» What you will do: Pull out of the data below the stretch of lines bounded by the one containing "Model this object" and the one containing "WADDING_SHARE = 0.8", both bounds included, unchanged.
***
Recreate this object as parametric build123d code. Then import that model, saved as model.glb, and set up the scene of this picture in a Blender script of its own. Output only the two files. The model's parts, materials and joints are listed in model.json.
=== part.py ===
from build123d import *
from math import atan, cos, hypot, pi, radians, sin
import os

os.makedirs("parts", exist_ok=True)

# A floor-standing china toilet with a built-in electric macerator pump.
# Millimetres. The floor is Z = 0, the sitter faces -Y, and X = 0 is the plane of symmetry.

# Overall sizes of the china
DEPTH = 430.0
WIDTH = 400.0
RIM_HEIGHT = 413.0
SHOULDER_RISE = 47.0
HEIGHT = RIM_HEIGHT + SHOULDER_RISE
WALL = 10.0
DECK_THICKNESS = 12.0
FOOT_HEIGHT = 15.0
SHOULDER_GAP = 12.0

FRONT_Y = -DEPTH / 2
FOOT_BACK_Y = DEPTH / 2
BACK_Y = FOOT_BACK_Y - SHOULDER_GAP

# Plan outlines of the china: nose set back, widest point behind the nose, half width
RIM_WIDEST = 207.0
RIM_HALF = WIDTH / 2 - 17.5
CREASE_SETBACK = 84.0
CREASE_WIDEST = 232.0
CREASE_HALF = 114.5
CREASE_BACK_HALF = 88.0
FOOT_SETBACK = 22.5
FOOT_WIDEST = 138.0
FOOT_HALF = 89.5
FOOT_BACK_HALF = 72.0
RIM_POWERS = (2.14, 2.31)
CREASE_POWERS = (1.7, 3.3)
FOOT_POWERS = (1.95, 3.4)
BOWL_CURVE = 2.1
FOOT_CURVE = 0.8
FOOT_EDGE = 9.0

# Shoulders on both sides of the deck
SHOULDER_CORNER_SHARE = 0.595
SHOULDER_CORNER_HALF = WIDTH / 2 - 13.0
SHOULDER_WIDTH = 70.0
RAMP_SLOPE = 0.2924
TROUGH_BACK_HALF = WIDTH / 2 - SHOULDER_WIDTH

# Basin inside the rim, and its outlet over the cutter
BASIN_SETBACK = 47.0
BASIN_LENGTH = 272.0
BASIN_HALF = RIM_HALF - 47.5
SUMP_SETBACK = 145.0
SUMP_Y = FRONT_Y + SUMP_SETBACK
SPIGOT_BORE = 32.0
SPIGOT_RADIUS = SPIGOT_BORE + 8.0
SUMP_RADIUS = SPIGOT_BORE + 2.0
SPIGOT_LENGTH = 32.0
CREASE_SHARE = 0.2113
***
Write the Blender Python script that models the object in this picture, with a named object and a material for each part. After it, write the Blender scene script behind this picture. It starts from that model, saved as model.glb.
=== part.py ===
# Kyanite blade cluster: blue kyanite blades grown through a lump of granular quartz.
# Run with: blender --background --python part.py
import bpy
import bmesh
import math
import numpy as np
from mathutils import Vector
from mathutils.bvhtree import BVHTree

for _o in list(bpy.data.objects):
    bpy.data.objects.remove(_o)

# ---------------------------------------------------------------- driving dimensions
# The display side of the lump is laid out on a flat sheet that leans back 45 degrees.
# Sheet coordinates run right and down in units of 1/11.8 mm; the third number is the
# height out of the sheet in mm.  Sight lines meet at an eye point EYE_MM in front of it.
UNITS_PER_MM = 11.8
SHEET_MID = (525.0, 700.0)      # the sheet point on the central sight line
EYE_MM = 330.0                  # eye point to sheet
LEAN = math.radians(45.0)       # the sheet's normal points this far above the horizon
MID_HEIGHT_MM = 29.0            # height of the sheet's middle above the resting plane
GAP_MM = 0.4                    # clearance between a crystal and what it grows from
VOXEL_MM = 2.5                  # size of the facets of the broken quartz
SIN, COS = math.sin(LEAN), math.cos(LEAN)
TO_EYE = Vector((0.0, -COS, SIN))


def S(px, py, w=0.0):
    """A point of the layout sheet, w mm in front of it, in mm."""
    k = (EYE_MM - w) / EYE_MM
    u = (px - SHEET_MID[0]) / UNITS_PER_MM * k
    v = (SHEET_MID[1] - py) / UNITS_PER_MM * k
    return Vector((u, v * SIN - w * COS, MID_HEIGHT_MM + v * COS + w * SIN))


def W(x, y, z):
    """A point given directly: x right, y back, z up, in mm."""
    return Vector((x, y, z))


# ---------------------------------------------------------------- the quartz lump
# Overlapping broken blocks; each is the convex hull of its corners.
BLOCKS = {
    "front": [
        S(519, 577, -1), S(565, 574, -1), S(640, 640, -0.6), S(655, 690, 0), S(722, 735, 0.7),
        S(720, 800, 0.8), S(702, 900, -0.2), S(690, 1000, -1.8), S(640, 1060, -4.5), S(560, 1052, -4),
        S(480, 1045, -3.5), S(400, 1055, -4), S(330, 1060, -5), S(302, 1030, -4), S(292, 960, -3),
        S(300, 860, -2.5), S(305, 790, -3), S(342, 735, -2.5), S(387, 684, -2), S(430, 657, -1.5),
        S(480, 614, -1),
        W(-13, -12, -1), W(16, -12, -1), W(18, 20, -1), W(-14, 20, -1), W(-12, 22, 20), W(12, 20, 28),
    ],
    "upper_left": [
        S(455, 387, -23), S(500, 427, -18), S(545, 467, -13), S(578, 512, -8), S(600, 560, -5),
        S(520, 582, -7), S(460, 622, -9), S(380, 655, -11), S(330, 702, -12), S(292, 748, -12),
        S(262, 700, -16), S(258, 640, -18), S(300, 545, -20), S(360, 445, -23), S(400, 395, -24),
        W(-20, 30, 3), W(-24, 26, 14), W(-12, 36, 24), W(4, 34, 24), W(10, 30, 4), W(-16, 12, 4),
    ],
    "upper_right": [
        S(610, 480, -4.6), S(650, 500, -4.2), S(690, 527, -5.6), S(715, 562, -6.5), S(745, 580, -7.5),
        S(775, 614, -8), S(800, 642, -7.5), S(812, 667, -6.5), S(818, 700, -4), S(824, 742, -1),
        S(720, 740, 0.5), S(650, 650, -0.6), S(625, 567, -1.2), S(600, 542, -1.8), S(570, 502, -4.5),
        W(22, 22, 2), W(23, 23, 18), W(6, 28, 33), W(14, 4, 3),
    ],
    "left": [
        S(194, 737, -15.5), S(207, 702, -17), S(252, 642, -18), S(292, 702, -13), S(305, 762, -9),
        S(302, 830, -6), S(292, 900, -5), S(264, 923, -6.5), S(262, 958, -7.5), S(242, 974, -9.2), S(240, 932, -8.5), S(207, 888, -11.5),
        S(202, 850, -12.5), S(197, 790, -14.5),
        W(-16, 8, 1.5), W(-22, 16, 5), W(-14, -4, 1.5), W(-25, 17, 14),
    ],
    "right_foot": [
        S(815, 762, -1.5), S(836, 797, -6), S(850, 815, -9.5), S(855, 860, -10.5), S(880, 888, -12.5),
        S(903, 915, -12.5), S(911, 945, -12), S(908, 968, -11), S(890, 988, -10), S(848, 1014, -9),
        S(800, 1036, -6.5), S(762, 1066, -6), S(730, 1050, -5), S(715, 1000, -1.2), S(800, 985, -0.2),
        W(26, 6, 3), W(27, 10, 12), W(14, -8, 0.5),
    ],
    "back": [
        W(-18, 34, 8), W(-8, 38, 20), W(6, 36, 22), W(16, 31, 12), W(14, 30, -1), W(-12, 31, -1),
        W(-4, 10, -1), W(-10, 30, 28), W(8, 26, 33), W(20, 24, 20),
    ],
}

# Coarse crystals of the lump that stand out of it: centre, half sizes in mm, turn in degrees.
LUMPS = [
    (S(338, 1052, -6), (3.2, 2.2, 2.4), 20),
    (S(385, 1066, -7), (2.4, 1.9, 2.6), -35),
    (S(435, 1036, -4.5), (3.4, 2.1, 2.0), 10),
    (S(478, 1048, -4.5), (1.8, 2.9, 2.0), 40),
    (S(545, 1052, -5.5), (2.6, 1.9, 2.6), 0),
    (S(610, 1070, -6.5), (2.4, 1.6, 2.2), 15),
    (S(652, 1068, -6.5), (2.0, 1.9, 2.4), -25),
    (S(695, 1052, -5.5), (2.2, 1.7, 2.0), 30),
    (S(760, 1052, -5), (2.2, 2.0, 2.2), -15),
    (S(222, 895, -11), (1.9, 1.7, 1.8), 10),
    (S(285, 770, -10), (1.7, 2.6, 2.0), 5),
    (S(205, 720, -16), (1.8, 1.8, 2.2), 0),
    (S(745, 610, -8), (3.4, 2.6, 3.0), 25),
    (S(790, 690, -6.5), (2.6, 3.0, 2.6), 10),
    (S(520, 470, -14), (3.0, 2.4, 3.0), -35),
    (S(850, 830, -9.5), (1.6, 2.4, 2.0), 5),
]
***
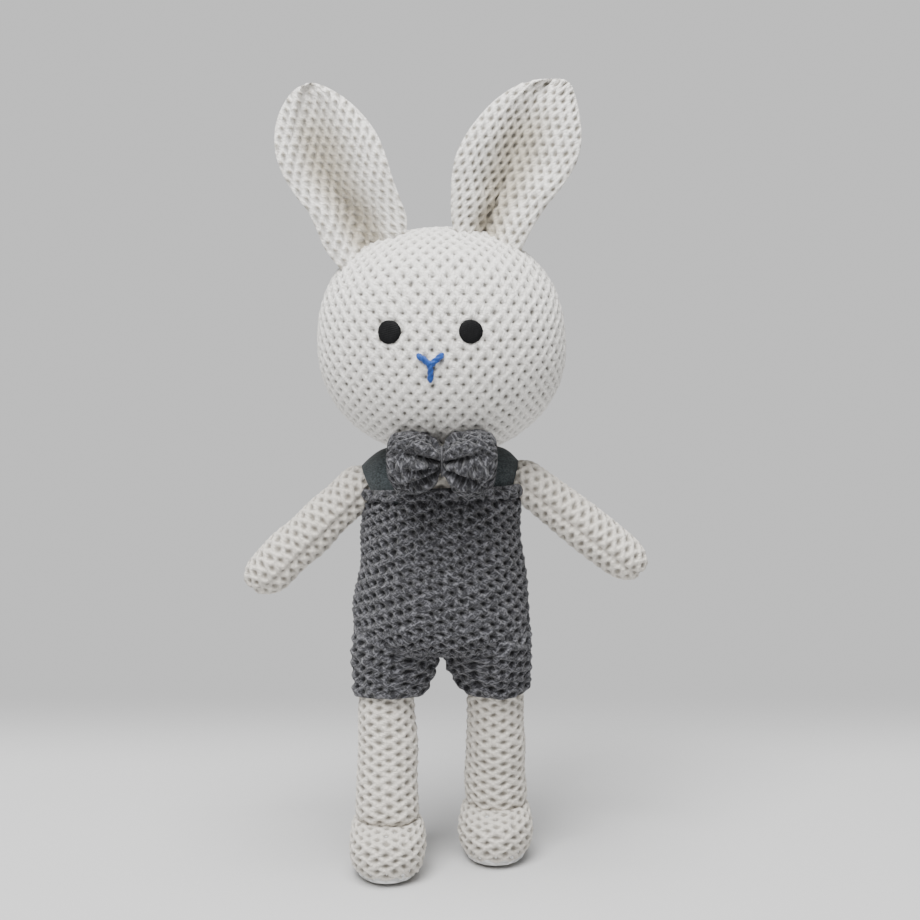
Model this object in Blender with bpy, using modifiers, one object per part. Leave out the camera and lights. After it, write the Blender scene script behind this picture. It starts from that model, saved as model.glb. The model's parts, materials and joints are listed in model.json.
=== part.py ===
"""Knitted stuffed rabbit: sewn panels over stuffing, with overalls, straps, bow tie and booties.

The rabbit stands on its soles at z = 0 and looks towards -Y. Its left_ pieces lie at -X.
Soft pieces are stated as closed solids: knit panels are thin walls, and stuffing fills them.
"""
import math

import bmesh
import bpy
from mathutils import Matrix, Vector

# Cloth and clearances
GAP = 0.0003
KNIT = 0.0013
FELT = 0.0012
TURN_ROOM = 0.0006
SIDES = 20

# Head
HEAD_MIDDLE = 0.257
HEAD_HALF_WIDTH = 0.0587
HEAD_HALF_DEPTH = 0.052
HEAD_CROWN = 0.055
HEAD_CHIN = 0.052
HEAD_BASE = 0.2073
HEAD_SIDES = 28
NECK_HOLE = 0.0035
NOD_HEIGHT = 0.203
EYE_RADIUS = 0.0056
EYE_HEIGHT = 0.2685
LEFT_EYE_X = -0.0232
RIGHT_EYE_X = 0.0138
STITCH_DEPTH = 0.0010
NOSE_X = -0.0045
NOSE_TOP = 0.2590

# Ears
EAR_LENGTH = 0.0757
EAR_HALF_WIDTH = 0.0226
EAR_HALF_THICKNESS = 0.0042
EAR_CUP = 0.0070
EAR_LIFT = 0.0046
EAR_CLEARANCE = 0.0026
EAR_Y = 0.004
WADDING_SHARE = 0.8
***
» Task solution:
Model this object in Blender with bpy, using modifiers, one object per part. Leave out the camera and lights. After it, write the Blender scene script behind this picture. It starts from that model, saved as model.glb. The model's parts, materials and joints are listed in model.json.
=== part.py ===
"""Knitted stuffed rabbit: sewn panels over stuffing, with overalls, straps, bow tie and booties.

The rabbit stands on its soles at z = 0 and looks towards -Y. Its left_ pieces lie at -X.
Soft pieces are stated as closed solids: knit panels are thin walls, and stuffing fills them.
"""
import math

import bmesh
import bpy
from mathutils import Matrix, Vector

# Cloth and clearances
GAP = 0.0003
KNIT = 0.0013
FELT = 0.0012
TURN_ROOM = 0.0006
SIDES = 20

# Head
HEAD_MIDDLE = 0.257
HEAD_HALF_WIDTH = 0.0587
HEAD_HALF_DEPTH = 0.052
HEAD_CROWN = 0.055
HEAD_CHIN = 0.052
HEAD_BASE = 0.2073
HEAD_SIDES = 28
NECK_HOLE = 0.0035
NOD_HEIGHT = 0.203
EYE_RADIUS = 0.0056
EYE_HEIGHT = 0.2685
LEFT_EYE_X = -0.0232
RIGHT_EYE_X = 0.0138
STITCH_DEPTH = 0.0010
NOSE_X = -0.0045
NOSE_TOP = 0.2590

# Ears
EAR_LENGTH = 0.0757
EAR_HALF_WIDTH = 0.0226
EAR_HALF_THICKNESS = 0.0042
EAR_CUP = 0.0070
EAR_LIFT = 0.0046
EAR_CLEARANCE = 0.0026
EAR_Y = 0.004
WADDING_SHARE = 0.8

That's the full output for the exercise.